▶ _Goal of the exercise_
Exactly repeat the lines starting at the one that holds "make_sleeve(leather)" and ending at the one that holds "SEAM_GAP = 0.0003". Both end lines count; leave out everything else.

==========

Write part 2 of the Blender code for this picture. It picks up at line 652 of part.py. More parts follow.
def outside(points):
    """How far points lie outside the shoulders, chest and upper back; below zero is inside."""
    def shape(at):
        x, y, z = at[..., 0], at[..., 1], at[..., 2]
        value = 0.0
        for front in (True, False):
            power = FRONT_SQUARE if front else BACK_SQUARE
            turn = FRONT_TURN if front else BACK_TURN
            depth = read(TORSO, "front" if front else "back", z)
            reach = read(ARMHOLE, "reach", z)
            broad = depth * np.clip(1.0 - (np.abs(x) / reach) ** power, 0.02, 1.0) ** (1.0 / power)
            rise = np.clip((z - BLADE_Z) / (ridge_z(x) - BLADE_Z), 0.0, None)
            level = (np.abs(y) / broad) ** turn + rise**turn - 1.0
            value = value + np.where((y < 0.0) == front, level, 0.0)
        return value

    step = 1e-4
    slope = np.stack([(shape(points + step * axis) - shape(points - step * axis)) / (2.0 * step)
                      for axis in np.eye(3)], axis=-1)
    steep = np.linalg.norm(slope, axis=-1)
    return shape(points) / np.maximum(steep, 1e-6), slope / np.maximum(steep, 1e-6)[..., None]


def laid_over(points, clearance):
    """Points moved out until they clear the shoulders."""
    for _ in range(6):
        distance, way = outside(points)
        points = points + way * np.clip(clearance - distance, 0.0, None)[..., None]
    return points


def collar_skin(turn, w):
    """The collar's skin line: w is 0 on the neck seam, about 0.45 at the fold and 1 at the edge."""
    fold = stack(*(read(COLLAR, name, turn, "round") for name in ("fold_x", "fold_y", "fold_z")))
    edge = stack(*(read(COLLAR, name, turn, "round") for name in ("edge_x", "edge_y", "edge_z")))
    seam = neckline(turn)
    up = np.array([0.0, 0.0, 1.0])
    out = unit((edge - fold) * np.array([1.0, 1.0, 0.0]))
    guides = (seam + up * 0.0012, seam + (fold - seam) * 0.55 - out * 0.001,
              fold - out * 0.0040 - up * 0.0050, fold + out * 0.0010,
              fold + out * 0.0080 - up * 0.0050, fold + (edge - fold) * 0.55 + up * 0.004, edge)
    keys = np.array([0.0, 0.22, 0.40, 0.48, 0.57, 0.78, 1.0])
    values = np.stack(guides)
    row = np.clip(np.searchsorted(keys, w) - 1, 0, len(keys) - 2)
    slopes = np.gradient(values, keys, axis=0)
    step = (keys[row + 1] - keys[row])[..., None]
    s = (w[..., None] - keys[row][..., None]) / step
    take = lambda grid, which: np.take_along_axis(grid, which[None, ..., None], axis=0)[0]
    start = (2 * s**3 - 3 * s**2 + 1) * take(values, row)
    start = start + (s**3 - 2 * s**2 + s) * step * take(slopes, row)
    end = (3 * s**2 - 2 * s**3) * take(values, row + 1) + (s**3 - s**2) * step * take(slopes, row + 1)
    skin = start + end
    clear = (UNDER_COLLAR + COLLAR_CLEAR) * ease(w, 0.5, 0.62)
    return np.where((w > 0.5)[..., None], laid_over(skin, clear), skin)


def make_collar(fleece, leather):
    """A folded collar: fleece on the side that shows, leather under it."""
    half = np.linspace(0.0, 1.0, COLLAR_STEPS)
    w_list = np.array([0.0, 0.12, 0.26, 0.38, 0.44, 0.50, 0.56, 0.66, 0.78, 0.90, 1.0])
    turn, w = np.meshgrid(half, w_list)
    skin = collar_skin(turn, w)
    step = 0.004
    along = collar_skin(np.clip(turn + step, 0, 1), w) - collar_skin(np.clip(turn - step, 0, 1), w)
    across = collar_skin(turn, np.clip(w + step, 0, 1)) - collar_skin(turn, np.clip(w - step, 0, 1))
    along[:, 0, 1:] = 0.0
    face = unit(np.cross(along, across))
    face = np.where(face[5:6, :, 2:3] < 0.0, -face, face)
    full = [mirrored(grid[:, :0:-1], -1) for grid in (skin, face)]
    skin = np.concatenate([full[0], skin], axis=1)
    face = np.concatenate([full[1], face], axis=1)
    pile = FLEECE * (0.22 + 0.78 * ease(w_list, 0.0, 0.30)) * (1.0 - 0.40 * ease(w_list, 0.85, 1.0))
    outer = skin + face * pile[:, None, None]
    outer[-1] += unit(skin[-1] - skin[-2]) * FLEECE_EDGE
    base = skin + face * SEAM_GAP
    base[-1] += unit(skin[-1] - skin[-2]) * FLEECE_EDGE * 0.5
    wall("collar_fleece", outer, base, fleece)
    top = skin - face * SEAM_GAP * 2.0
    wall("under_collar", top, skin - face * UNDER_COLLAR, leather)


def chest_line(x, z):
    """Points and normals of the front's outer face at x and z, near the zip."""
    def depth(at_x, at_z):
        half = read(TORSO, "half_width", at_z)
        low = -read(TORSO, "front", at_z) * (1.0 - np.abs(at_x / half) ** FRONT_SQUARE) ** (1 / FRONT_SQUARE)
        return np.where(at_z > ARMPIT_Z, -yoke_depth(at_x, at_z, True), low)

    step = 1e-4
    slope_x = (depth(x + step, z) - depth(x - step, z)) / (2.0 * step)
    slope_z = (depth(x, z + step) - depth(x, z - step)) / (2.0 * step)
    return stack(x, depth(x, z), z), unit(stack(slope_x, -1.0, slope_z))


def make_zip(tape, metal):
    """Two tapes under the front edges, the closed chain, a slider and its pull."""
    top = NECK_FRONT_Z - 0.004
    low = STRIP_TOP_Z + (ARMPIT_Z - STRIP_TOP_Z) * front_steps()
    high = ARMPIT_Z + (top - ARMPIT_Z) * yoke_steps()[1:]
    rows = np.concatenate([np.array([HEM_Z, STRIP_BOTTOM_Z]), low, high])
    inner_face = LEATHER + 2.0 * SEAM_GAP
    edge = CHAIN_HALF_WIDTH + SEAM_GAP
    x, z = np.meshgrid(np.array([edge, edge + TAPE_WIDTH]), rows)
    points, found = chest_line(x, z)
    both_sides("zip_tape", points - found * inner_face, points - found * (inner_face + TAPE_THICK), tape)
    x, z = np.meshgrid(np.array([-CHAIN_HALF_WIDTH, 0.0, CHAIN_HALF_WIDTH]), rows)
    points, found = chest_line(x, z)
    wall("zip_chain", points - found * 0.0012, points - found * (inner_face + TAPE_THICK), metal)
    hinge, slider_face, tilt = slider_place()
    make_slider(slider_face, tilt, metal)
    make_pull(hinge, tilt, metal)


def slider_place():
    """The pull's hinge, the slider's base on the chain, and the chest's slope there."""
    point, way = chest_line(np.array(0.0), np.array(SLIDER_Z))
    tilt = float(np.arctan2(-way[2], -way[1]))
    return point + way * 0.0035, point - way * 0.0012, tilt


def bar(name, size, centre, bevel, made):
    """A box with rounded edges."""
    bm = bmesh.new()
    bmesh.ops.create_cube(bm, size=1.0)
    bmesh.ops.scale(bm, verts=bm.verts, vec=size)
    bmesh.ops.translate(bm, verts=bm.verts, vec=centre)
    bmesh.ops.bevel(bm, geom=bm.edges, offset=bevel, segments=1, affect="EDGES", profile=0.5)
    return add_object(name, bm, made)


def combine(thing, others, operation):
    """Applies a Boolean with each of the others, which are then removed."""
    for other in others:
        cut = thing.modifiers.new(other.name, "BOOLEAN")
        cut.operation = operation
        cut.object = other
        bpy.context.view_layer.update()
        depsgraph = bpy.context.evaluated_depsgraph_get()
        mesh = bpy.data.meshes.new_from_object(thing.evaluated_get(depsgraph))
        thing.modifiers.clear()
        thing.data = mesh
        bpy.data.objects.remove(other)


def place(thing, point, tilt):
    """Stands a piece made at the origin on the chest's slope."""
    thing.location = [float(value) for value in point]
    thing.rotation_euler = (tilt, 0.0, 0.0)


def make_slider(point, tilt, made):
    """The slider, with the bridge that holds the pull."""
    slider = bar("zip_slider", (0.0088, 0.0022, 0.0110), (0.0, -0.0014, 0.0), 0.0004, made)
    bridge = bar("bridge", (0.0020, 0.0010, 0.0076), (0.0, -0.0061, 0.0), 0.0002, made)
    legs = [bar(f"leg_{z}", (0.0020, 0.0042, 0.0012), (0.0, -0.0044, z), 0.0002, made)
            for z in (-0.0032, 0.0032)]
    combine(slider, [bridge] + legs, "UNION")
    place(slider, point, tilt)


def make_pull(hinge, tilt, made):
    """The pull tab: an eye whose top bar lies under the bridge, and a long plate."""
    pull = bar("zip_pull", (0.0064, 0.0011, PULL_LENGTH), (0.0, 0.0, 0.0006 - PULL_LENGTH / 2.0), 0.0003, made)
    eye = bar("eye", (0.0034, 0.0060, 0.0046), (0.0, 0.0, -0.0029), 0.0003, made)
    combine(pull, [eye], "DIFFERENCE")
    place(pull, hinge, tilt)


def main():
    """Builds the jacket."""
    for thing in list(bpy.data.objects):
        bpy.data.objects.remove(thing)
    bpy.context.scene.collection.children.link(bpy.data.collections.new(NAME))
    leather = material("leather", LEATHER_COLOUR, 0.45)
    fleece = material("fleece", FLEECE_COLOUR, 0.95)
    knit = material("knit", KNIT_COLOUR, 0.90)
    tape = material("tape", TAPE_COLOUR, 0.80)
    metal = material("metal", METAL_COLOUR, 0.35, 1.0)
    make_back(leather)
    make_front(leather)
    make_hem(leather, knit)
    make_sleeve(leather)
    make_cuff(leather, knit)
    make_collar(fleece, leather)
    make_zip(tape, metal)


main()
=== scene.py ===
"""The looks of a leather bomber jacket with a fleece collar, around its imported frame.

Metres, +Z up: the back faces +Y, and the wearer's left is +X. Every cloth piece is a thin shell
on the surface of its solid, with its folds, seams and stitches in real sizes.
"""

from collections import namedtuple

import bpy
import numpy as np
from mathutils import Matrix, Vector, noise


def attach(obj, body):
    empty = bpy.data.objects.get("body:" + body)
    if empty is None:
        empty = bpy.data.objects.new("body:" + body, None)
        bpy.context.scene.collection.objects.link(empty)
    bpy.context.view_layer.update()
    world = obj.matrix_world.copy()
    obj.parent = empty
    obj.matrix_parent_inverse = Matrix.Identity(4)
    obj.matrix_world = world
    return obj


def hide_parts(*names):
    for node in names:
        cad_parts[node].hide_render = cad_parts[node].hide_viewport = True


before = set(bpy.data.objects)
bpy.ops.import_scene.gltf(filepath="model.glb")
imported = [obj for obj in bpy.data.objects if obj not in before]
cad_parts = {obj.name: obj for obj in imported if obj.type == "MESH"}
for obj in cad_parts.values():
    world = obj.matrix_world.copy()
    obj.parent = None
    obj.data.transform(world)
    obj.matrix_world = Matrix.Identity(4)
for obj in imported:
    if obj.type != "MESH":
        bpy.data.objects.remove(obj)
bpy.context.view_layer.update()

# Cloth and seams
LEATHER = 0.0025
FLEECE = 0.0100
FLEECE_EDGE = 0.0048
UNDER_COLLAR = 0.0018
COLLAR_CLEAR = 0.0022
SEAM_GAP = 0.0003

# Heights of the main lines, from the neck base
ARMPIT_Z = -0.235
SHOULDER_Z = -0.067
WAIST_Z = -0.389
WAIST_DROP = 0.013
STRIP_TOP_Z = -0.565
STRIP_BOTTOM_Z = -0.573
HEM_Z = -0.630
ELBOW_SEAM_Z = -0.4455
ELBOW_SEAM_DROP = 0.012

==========

▶ _The output_
    make_sleeve(leather)
    make_cuff(leather, knit)
    make_collar(fleece, leather)
    make_zip(tape, metal)


main()
=== scene.py ===
"""The looks of a leather bomber jacket with a fleece collar, around its imported frame.

Metres, +Z up: the back faces +Y, and the wearer's left is +X. Every cloth piece is a thin shell
on the surface of its solid, with its folds, seams and stitches in real sizes.
"""

from collections import namedtuple

import bpy
import numpy as np
from mathutils import Matrix, Vector, noise


def attach(obj, body):
    empty = bpy.data.objects.get("body:" + body)
    if empty is None:
        empty = bpy.data.objects.new("body:" + body, None)
        bpy.context.scene.collection.objects.link(empty)
    bpy.context.view_layer.update()
    world = obj.matrix_world.copy()
    obj.parent = empty
    obj.matrix_parent_inverse = Matrix.Identity(4)
    obj.matrix_world = world
    return obj


def hide_parts(*names):
    for node in names:
        cad_parts[node].hide_render = cad_parts[node].hide_viewport = True


before = set(bpy.data.objects)
bpy.ops.import_scene.gltf(filepath="model.glb")
imported = [obj for obj in bpy.data.objects if obj not in before]
cad_parts = {obj.name: obj for obj in imported if obj.type == "MESH"}
for obj in cad_parts.values():
    world = obj.matrix_world.copy()
    obj.parent = None
    obj.data.transform(world)
    obj.matrix_world = Matrix.Identity(4)
for obj in imported:
    if obj.type != "MESH":
        bpy.data.objects.remove(obj)
bpy.context.view_layer.update()

# Cloth and seams
LEATHER = 0.0025
FLEECE = 0.0100
FLEECE_EDGE = 0.0048
UNDER_COLLAR = 0.0018
COLLAR_CLEAR = 0.0022
SEAM_GAP = 0.0003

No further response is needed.